In the more cemented class roles of Parasite, it is the Kims who have nothing to lose and everything to gain. Sharing a dingy basement in a flood-prone corner of Seoul, the four lower-class Kims one by one latch onto the gullible and unsuspecting Parks, a family of polar-opposite means. The Kims assume service roles in the Park household, getting so cushy in their new jobs roles that they turn away a needy figure from the past who comes knocking at the door, at which point Parasite deftly flips from amusing social satire to edge-of-your-seat thriller.
What ensues is less a war between the haves and have-nots but instead a vicious fight amongst the lower classes just to stay afloat, which, when the storm comes, takes on a literal significance. The Kims feud with the family whom they replaced, all while keeping the Parks’ suspicions at bay. The house remains pristine and family well-fed, which seems to be the film’s point: the poor’s fight amongst themselves only benefits those for whom they toil. When you’re desperate at the bottom, even crumbs look like meals.
Despite these three films’ keen eye on race and class, only Parasite has been an awards season favorite. Hustlers was snubbed of all Oscar nominations, and Knives Out received but one. Part of Hustlers’ shutout may have to do with Hollywood’s rampant sexism; no female directors were nominated this year, which seems to forecast how seriously women’s stories will be taken. Pair that with a racially diverse cast—a concept, again, not appreciated by this year’s Academy voters as #OscarsSoWhite continues—and there’s an even bigger hill for this film to climb. And while Knives Out employed a sprawling cast of big names and Hollywood-beloved (read: white) actors, the film is a comedy, a genre that is seldom ascribed prestige. Other films like Uncut Gems, Dark Waters and—most obviously—Harriet similarly highlighted the struggles of the oppressed to raise their voice against the wealthy and similarly drew little awards recognition.

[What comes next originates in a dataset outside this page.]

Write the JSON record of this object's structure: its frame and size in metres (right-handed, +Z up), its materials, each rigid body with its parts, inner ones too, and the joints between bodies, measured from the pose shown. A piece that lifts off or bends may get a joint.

So while Parasite might be the beacon for showcasing class warfare on film come February 9’s ceremony, there might be one other film sneakily dissecting this topic as well: Little Women is as much about empowerment as it is about social hierarchy in its interrogation of what doors remain closed when money dictates opportunity.
It was Virginia Woolf who said it best: “A woman must have money and a room of her own if she is to write fiction.” Little Women director Greta Gerwig remarked that this is not a twee adage about the tea-filled nook you write in but instead a commentary on the material needs that prove necessary to live and create. The male-dominated world at large of Little Women unearths the economic constraints that barred women from sharing their potential with a world not ready to accept their greatness.
And so it’s worth noting that when Jo (Saoirse Ronan) finally gets her book published, her journey toward success does not end there; she negotiates her rights and fee. It’s a bittersweet moment. She’s broken down a barrier, but by clearing that hurdle more questions arise: What stories are we not hearing from those who could not achieve? Which lives are too busy working toward someone else’s wealth to unlock their own passion?